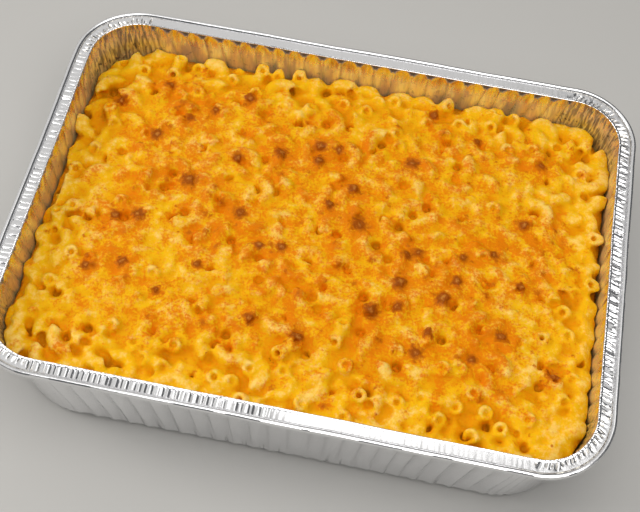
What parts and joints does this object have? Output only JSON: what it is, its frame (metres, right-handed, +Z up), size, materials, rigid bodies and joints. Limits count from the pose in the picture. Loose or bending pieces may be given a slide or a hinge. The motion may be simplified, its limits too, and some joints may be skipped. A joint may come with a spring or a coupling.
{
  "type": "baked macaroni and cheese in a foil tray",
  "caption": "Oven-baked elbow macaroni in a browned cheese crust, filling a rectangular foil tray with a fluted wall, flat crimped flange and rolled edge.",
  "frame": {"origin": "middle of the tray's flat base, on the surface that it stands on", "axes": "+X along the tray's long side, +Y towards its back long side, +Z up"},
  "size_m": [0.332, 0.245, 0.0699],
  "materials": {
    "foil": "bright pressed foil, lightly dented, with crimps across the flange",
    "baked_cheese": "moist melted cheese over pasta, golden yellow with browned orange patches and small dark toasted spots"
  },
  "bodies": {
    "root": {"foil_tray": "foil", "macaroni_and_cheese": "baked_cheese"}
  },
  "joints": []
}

○ ○ ○

▸ **AIM**
Go through the material above line by line and copy it exactly.

▸ **ANSWER IN FULL**
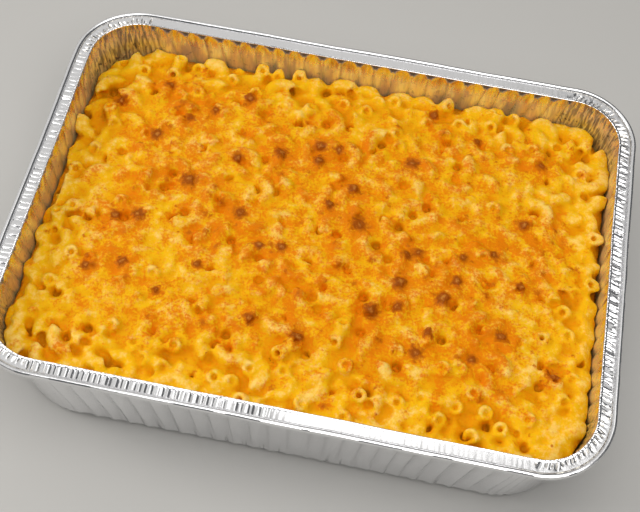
What parts and joints does this object have? Output only JSON: what it is, its frame (metres, right-handed, +Z up), size, materials, rigid bodies and joints. Limits count from the pose in the picture. Loose or bending pieces may be given a slide or a hinge. The motion may be simplified, its limits too, and some joints may be skipped. A joint may come with a spring or a coupling.
{
  "type": "baked macaroni and cheese in a foil tray",
  "caption": "Oven-baked elbow macaroni in a browned cheese crust, filling a rectangular foil tray with a fluted wall, flat crimped flange and rolled edge.",
  "frame": {"origin": "middle of the tray's flat base, on the surface that it stands on", "axes": "+X along the tray's long side, +Y towards its back long side, +Z up"},
  "size_m": [0.332, 0.245, 0.0699],
  "materials": {
    "foil": "bright pressed foil, lightly dented, with crimps across the flange",
    "baked_cheese": "moist melted cheese over pasta, golden yellow with browned orange patches and small dark toasted spots"
  },
  "bodies": {
    "root": {"foil_tray": "foil", "macaroni_and_cheese": "baked_cheese"}
  },
  "joints": []
}